[Some records]
+ + + + + + +

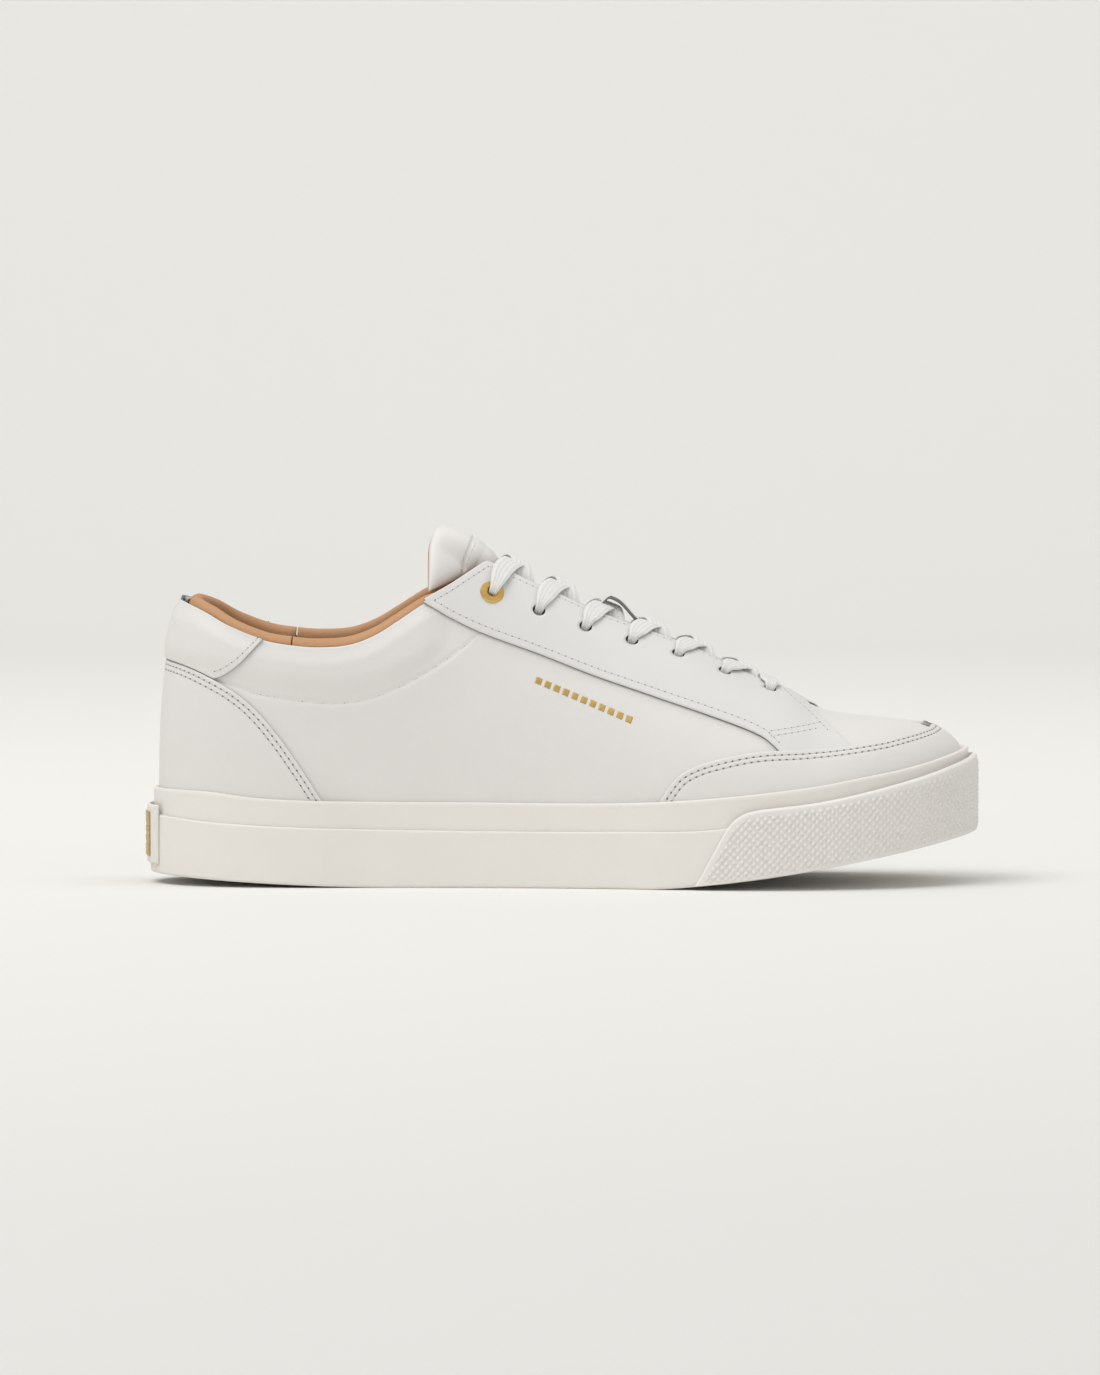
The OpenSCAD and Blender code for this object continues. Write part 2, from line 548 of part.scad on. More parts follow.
// Facings
FACING_FRONT = [[60, 90], [79, 69.5], [84, 63], [96, 51]];
function facing_low_q(t) = max(edge_q(t, FACING_EDGE), mudguard_q(t) + 0.8);
FACING_TURN = 64;
function facing_high_q(t, lift, y) = min(facing_top_q(t, lift, y),
    base_x(t) < real_x(FACING_TURN) ? 90 : edge_q(t, FACING_FRONT));
BACKER_DROP = 2.4;
module facing(side, x0, x1, margin, inner, outer, r) {
    difference() {
        sheet(between(side, x0, x1), function (t) facing_low_q(t) + margin,
            function (t) max(facing_high_q(t, 1 - BACKER_DROP * margin, throat_gap / 2 + margin),
                facing_low_q(t) + margin + 1.5),
            inner, flat(outer));
        hole_cuts(side, r);
    }
}
VAMP_CLEAR = 0.25;
module eyestay(side) {
    color(GREYER) facing(side, real_x(-48.6), real_x(91), 0,
        function (t, q) overlay_in + (base_x(t) > real_x(74) ? VAMP_CLEAR : 0), overlay_out, hole_r);
}
module eyestay_lateral() { eyestay(LATERAL); }
module eyestay_medial() { eyestay(MEDIAL); }
BACKER_MARGIN = 1.2;
module eyestay_backer(side) {
    color(BOARD) facing(side, real_x(-29), real_x(77), BACKER_MARGIN, flat(backing_in), backing_out,
        hole_r + 0.2);
}
module eyestay_backer_lateral() { eyestay_backer(LATERAL); }
module eyestay_backer_medial() { eyestay_backer(MEDIAL); }

// Eyelets in the two top holes: a flange and barrel from outside, a washer behind the lining
barrel_r = hole_r - 0.1;
module top_eyelet(side) {
    color(GOLD) at_hole(hole_count - 1, side) rotate_extrude($fn = 48) polygon([
        [barrel_r - eyelet_t, lining_in - 0.6], [barrel_r, lining_in - 0.6], [barrel_r,
            overlay_out + 0.1],
        [flange_r, overlay_out + 0.15], [flange_r - 0.4, overlay_out + eyelet_t + 0.1],
        [barrel_r, overlay_out + eyelet_t + 0.35], [barrel_r - eyelet_t, overlay_out + eyelet_t]]);
}
module top_eyelet_lateral() { top_eyelet(LATERAL); }
module top_eyelet_medial() { top_eyelet(MEDIAL); }
WASHER_GAP = 0.25;
module eyelet_washer(side) {
    color(GOLD) at_hole(hole_count - 1, side) translate([0, 0,
        lining_in - WASHER_GAP - eyelet_t]) difference() {
        cylinder(r = flange_r - 0.5, h = eyelet_t, $fn = 48);
        translate([0, 0, -1]) cylinder(r = barrel_r + 0.05, h = eyelet_t + 2, $fn = 48);
    }
}
module eyelet_washer_lateral() { eyelet_washer(LATERAL); }
module eyelet_washer_medial() { eyelet_washer(MEDIAL); }

// Tongue: the laced part is held, and the top end bends
bend_x = real_x(-29);
TONGUE_HALF = [[-48, 27], [-20, 26], [30, 23], [77, 19]];
function tongue_side_q(t) = throat_q(t, at(TONGUE_HALF, base_x(t)));
tongue_front = station(real_x(77.5), 1);
tongue_bend = station(bend_x, 1);
tongue_end = station(real_x(-46.5), 1);
module tongue_layer(outer, thick) {
    sheet(stations(tongue_bend, tongue_front), function (t) tongue_side_q(t),
        function (t) 180 - tongue_side_q(-t),
        function (t, q) tongue_face(q) - outer - thick, function (t, q) tongue_face(q) - outer);
}
TOP_LIFT = 4.5;
function top_lift(t) = TOP_LIFT * min(max((tongue_bend - t) / (tongue_bend - tongue_end), 0), 1);
function flap_q(t) = max(collar_q(t, 4), tongue_side_q(t));
module flap_layer(outer, thick) {
    sheet(stations(tongue_end, station(bend_x - bend_gap, 1)), function (t) flap_q(t),
        function (t) 180 - flap_q(-t),
        function (t, q) tongue_face(q) + top_lift(t) - outer - thick, function (t,
            q) tongue_face(q) + top_lift(t) - outer);
}
foam_under = leather_t + layer_gap;
lining_under = foam_under + tongue_foam_t + layer_gap;
module tongue_leather() { color(WHITE) tongue_layer(0, leather_t); }
module tongue_foam() { color(FOAM) tongue_layer(foam_under, tongue_foam_t); }
module tongue_lining() { color(TAN) tongue_layer(lining_under, lining_t); }
module tongue_top_leather() { color(WHITE) flap_layer(0, leather_t); }
module tongue_top_foam() { color(FOAM) flap_layer(foam_under, tongue_foam_t); }
module tongue_top_lining() { color(TAN) flap_layer(lining_under, lining_t); }

// Strap on the tongue that the laces pass under
KEEPER_BACK = 3.5;
KEEPER_FRONT = 30;
KEEPER_FOOT = 4;
KEEPER_RISE = 7.3;
KEEPER_WIDTH = 11;
keeper_t = 1.2;
function keeper_point(r, d) = let (t = station(real_x(r), 1), p = skin(t, 90, d)) [p[0], p[2]];
module lace_keeper() {
    base = tongue_out + tongue_crown + 0.1;
    line = [[KEEPER_BACK, 0], [KEEPER_BACK + KEEPER_FOOT, 0], [KEEPER_BACK + KEEPER_FOOT + 2,
        KEEPER_RISE],
        [KEEPER_FRONT - KEEPER_FOOT - 2, KEEPER_RISE], [KEEPER_FRONT - KEEPER_FOOT, 0], [KEEPER_FRONT,
            0]];
    n = len(line);
    y = centre_y(real_x(20));
    color(GREYER) translate([0, y + KEEPER_WIDTH / 2, 0]) rotate([90, 0,
        0]) linear_extrude(KEEPER_WIDTH) polygon(concat(
        [for (i = [0:n - 1]) keeper_point(line[i][0] - (i > 0 && i < n / 2 ? keeper_t : i < n / 2 ? 0 :
            i < n - 1 ? -keeper_t : 0), base + line[i][1] + keeper_t)],
        [for (i = [n - 1:-1:0]) keeper_point(line[i][0], base + line[i][1])]));
}

// Lace: straight across outside at the front holes, then each half comes up through the throat gap,
// crosses over the facing on the other side and goes down into the next hole. Both ends are tucked
// inside.
// A row of the route is [point, direction of the lace's width, how far it is spread flat]
OVER_CLEAR = 0.15;
lace_over = overlay_out + OVER_CLEAR + lace_t / 2;
IN_HOLE = -0.8;
CROSS_RISE = 0.8;
CENTRE_RISE = 1.9;
EYELET_RISE = 0.9;
FRONT_RISE = [0.4, 0.25];
// Rows [share of the way across, distance from the leather's face, how far it is spread flat]
function strand_rows(side, lift, front) = [[0, lace_under, 0.2], [0.12, lace_under + front, 1],
    [0.21, lace_under + 0.3 + 1.4 * front, 1], [0.31, -1.3, 1], [0.4, 0.8 + side * 0.4, 1],
    [0.5, CENTRE_RISE + side * CROSS_RISE, 1],
    [0.62, 2.2 + side * 0.3, 1], [0.78, lace_over + 0.1, 1], [0.89, lace_over + 0.2 + lift, 0.8],
    [lift > 0 ? 0.99 : 0.965, lace_over + 0.1 + lift, lift > 0 ? 0.1 : 0.2], [1, IN_HOLE, 0]];
BAR_ROWS = [[0, 0, 0], [0.04, 1.1, 0.3], [0.14, 1, 1], [0.3, 0.9, 1], [0.5, 0.8, 1]];
// Rows [distance forward of the top hole, q, distance below lace_under, how far it is spread flat]
TUCK_ROWS = [[0, 64, 0.3, 0], [1, 56, 0.4, 0.6], [3, 49, 0.35, 1], [8, 42, 0.35, 1], [16, 36, 0.5, 1],
    [25, 32, 1.2, 0.8], [32, 31, 2, 0.3]];
TIP_Q = 30;
TIP_DROP = 2;
TURN_LENGTH = 16;
HOLE_W = 2.7;
HOLE_T = 1.6;
function lace_size(flatness) = [mix(HOLE_W, lace_w, flatness), mix(HOLE_T, lace_t, flatness)];
function across_point(x, y, d) = let (t = station(x, y < 0 ? 1 : -1)) skin(t, throat_q(t, abs(y)), d);
function run_at(x, y) = unit(across_point(x + 3, y, 0) - across_point(x - 3, y, 0));
function climb_at(t, q) = unit(skin(t, q + 4, 0) - skin(t, q - 4, 0));
function lace_row(x, y, d, flatness) = [across_point(x, y, d), run_at(x, y), lace_size(flatness)];
function strand(k, side) = let (s = side * (k % 2 == 0 ? 1 : -1))
    [for (r = strand_rows(s, k == hole_count - 2 ? EYELET_RISE : 0, k < 2 ? FRONT_RISE[k] : 0))
        lace_row(mix(hole_x(k), hole_x(k + 1), r[0]), -s * row_gap / 2 * (1 - 2 * r[0]), r[1], r[2])];
function tuck_row(side, r) = let (t = station(top_x + r[0], side),
    q = r[0] == 0 ? hole_q(hole_count - 1, side) : r[1],
    u = min(r[0] / TURN_LENGTH, 1))
    [skin(t, q, lace_under - r[2]), mix(run_at(top_x + r[0], -side * row_gap / 2), climb_at(t, q), u),
        lace_size(r[3])];
function tuck(side) = [for (r = TUCK_ROWS) tuck_row(side, r)];
function half_lace(side) = concat([lace_row(hole_x(0), -side * row_gap / 2, IN_HOLE, 0)],
    [for (k = [0:hole_count - 2]) each strand(k, side)], tuck(side * (hole_count % 2 == 1 ? 1 : -1)));
function bar(side) = [for (r = BAR_ROWS) if (r[0] > 0)
    lace_row(hole_x(0), -side * row_gap / 2 * (1 - 2 * r[0]), r[1] * lace_over, r[2])];
function reversed(v) = [for (i = [len(v) - 1:-1:0]) v[i]];
function lace_route() = let (b = bar(MEDIAL), c = bar(LATERAL)) concat(reversed(half_lace(MEDIAL)), b,
    reversed([for (i = [0:len(c) - 2]) c[i]]), half_lace(LATERAL));
SECTION = [[0.5, 0], [0.4, 0.5], [-0.4, 0.5], [-0.5, 0], [-0.4, -0.5], [0.4, -0.5]];
module lace() {
    route = lace_route();
    n = len(route);
    m = len(SECTION);
    points = [for (i = [0:n - 1]) let (r = route[i], e = unit(route[min(i + 1,
        n - 1)][0] - route[max(i - 1, 0)][0]),
        w = unit(r[1] - (r[1] * e) * e), v = cross(w,
            e)) for (c = SECTION) r[0] + c[0] * r[2][0] * w + c[1] * r[2][1] * v];
    sides = [for (i = [0:n - 2]) for (j = [0:m - 1]) let (a = i * m + j, b = i * m + (j + 1) % m)
        each [[a, b, b + m], [a, b + m, a + m]]];
    color(WHITE) polyhedron(points, concat(sides, [[for (j = [m - 1:-1:0]) j],
        [for (j = [0:m - 1]) (n - 1) * m + j]]));
}
// Tips: round sleeves on the two ends, lying along the lining
module lace_tip(side) {
    last = len(TUCK_ROWS) - 1;
    end = tuck(side)[last][0];
    far = skin(station(top_x + TUCK_ROWS[last][0] + tip_length, side), TIP_Q, lace_under - TIP_DROP);
    z = unit(far - end);
    x = unit(cross(z, [0, 1, 0]));
    y = cross(z, x);
    start = end + 0.15 * z;
    color(WHITE) multmatrix([[x[0], y[0], z[0], start[0]], [x[1], y[1], z[1], start[1]],
        [x[2], y[2], z[2], start[2]], [0, 0, 0, 1]])
        cylinder(r = tip_r, h = tip_length, $fn = 24);
}
module lace_tip_lateral() { lace_tip(LATERAL); }
module lace_tip_medial() { lace_tip(MEDIAL); }

outsole();
midsole();
inner_band();
outer_band();
toe_bumper();
heel_label();
heel_badge();
insole_board();
sockliner();
vamp();
vamp_lining();
toe_puff();
mudguard();
quarter_lateral();
quarter_medial();
heel_cover();
heel_tab();
heel_stiffener();
collar_foam();
heel_lining();
quarter_lining_lateral();
quarter_lining_medial();
eyestay_lateral();
eyestay_medial();
eyestay_backer_lateral();
eyestay_backer_medial();
top_eyelet_lateral();
top_eyelet_medial();
eyelet_washer_lateral();
eyelet_washer_medial();
tongue_leather();
tongue_foam();
tongue_lining();
tongue_top_leather();
tongue_top_foam();
tongue_top_lining();
lace_keeper();
lace();
lace_tip_lateral();
lace_tip_medial();
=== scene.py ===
"""Low court shoe, right foot: the visible pieces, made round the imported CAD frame.

The shape functions work in millimetres in the frame's own axes (+X toe, -Y outer side, +Z up) and
put_mesh turns their points into metres. The leather follows one "last": a closed surface with two
numbers for a place on it. t runs round the outline in degrees (0 the back of the heel, 180 the tip of
the toe, positive on the outer side and negative on the inner side) and q runs up the side, from -10 at
the sole through 0 where the side starts to curve in, to 90 on the ridge over the foot.
"""
import math

import bpy
import numpy as np
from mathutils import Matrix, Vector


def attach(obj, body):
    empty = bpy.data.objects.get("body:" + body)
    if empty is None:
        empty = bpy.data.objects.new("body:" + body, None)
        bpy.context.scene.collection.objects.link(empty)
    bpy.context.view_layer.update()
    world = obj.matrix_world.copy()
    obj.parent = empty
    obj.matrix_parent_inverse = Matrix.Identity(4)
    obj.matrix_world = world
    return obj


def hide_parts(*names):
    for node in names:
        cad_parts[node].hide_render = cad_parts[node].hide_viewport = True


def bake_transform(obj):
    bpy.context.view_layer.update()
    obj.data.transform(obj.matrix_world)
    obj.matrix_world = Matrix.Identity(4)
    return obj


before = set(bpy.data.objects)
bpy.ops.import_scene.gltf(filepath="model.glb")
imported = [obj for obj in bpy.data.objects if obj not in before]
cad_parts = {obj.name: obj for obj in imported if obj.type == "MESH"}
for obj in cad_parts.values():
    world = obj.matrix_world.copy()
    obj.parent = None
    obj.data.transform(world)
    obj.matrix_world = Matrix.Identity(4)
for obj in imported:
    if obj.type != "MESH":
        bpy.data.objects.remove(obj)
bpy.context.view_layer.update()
MM = 0.001

# ---------------------------------------------------------------- sizes of the shoe, as in the CAD model
HALF_LENGTH = 142.0
MID_X = -0.3
LENGTH_SCALE = HALF_LENGTH / 142.3
WIDTH_SCALE = 45.45 / 46.94
SOLE_HEIGHT = 30.0
OUTER_BAND_HEIGHT = 20.0
BOARD_HEIGHT = 11.0
TOE_SPRING = 18.5
HEEL_SPRING = 4.2
INNER_BAND_T = 1.5
OUTER_BAND_T = 1.2
BUMPER_T = 2.6
LABEL_T = 1.0
OVERLAY_T = 1.2
LEATHER_T = 1.4
GAP = 0.15
FOLD = OVERLAY_T + GAP
INNER_FACE = GAP
OUTER_FACE = INNER_FACE + INNER_BAND_T + GAP
TRIM_FACE = OUTER_FACE + OUTER_BAND_T + GAP
HEEL_HEIGHT = 101.0
COLLAR_HEIGHT = 84.5
TONGUE_HEIGHT = 123.7
VAMP_HEIGHT = 57.0
MEDIAL_RISE = 1.5
COLLAR_ROLL = 3.2
COLLAR_FOAM = 4.8
LINING_IN = -4.0
THROAT_GAP = 21.0
ROW_GAP = 38.0
HOLES = 7
HOLE_FRONT = 74.5
HOLE_PITCH = 16.6
HOLE_R = 2.3
LACE_W = 7.4
LACE_T = 1.2
TONGUE_OUT = -6.4
TONGUE_CROWN = 3.2
BEND_X = -29.0

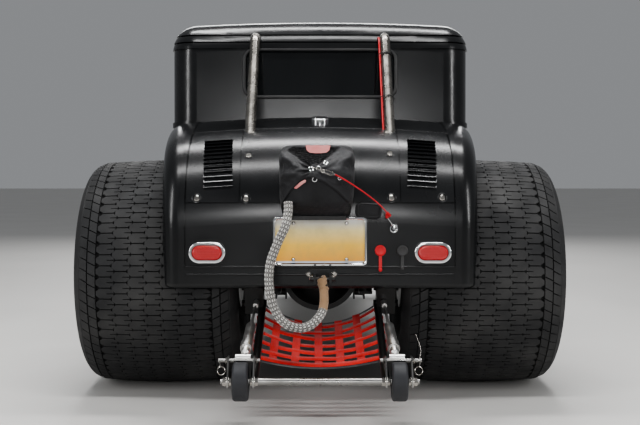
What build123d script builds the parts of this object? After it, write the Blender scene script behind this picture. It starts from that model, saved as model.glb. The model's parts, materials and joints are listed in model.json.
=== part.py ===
from build123d import *
import math
import os

os.makedirs("parts", exist_ok=True)

# A chopped street rod coupe with wide rear tyres, removable louvred deck panels, a parachute pack
# and a wheelie bar. Sizes are in millimetres. X is right, Y is forward and Z is up from the floor.
# Y is counted from the rear axle here, and the car is moved by REAR_AXLE_Y when it is written.

# Wheels and tyres
WHEELBASE = 2629.0
REAR_TRACK = 1140.0
FRONT_TRACK = 1430.0
REAR_TYRE_RADIUS = 419.0
REAR_TYRE_WIDTH = 560.0
FRONT_TYRE_RADIUS = 325.0
FRONT_TYRE_WIDTH = 165.0
RIM_RADIUS = 190.5
TYRE_WALL = 14.0
RIM_WALL = 7.0
LIP_HEIGHT = 14.0
SEAT_GAP = 0.3
RUN_GAP = 0.3
REAR_FLANGE_X = REAR_TRACK / 2 - 225
REAR_NOSE_RADIUS = 35.0

# Wheelie bar
BAR_WHEEL_RADIUS = 60.0
BAR_WHEEL_WIDTH = 48.0
BAR_WHEEL_X = 245.0
BAR_AXLE_Y = -750.0
BAR_AXLE_Z = 152.0
LOWER_BAR_X, LOWER_BAR_RADIUS = 203.0, 13.0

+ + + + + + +

• _AIM OF THE TASK_
Work out how many lines above have the string "data" in them, and give only the number.

• _TASK SOLUTION_
7